Prep 20 mins
Cook 12 mins
This looks like a great summer salad that could also serve as a make ahead main course. Haven't tried it yet, so I am guessing at the amount of servings.
- 8 ounces rotini pasta or 8 ounces bow tie pasta
- 2 cups cooked salmon, cut into small chunks
- 1 1⁄2 cups grape tomatoes or 1 1⁄2 cups cherry tomatoes, cut in half
- 1 small red onion, diced fine
- 1⁄2 cup vegetable oil
- 1⁄3 cup fresh squeezed lemon juice
- 1 1⁄2 teaspoons dill weed
- 1 clove minced garlic
- 3⁄4 teaspoon salt
- 1⁄4 teaspoon black pepper
- 1 head iceberg lettuce, torn into pieces
- In a large bowl, toss together the pasta, salmon, tomatoes and onion.

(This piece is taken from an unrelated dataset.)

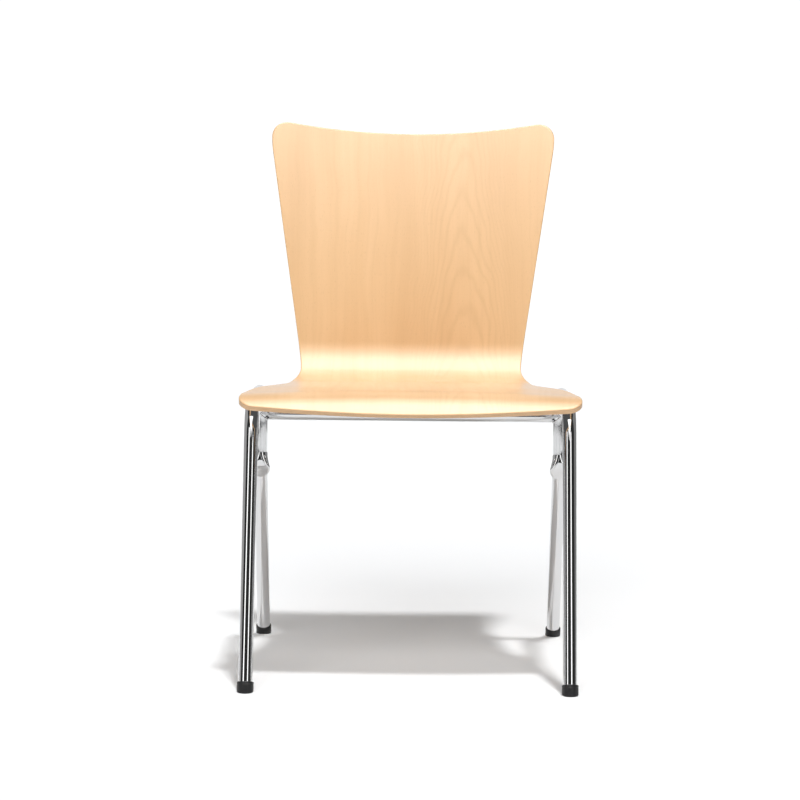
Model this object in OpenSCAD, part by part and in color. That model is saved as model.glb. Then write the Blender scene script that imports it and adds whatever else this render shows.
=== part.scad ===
// Stacking chair: a one-piece moulded plywood shell screwed to a welded frame of bent steel tube.
// Millimetres. +Z is up, the chair faces -Y, the floor is z = 0 and x = 0 is the plane of symmetry.
// Depths named *_y are first counted from the front feet, then everything is centred by mid_y.

/* [Shell] */
// Thickness of the plywood
shell_t = 11; // [9:0.5:13]
// Height of the seat's highest line, just behind its front roll
seat_h = 457.5; // [400:0.5:560]
// Width across the seat wings
wing_w = 537; // [500:1:660]
// Width across the rear end of the seat
hip_w = 401; // [340:1:500]
// Width of the waist between seat and back
waist_w = 371; // [300:1:460]
// Width across the top of the back
back_w = 478.5; // [400:0.5:600]
// How far the front edge stands ahead of the straight part of the side rails, on the centre line
lip_reach = 120; // [100:1:140]
// Radius of the rolled front edge
lip_r = 77; // [60:1:100]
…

- Whisk together dressing by combining oil, lemon juice, dill, garlic, and salt and pepper.
- Pour over pasta mixture, cover and chill.
- Serve over bed of lettuce.
What a great way to use up leftover salmon. I also added celery for that extra crunch. Thanks for the recipe!
This is a PERFECT salad to make for lunches. My boyfriend makes a full batch and we keep it in the fridge to dole out every day to take to work for lunch. It's tasty and healthy!
Great summer salad, this was delicious. I will add this to my favorite recipes, thank you.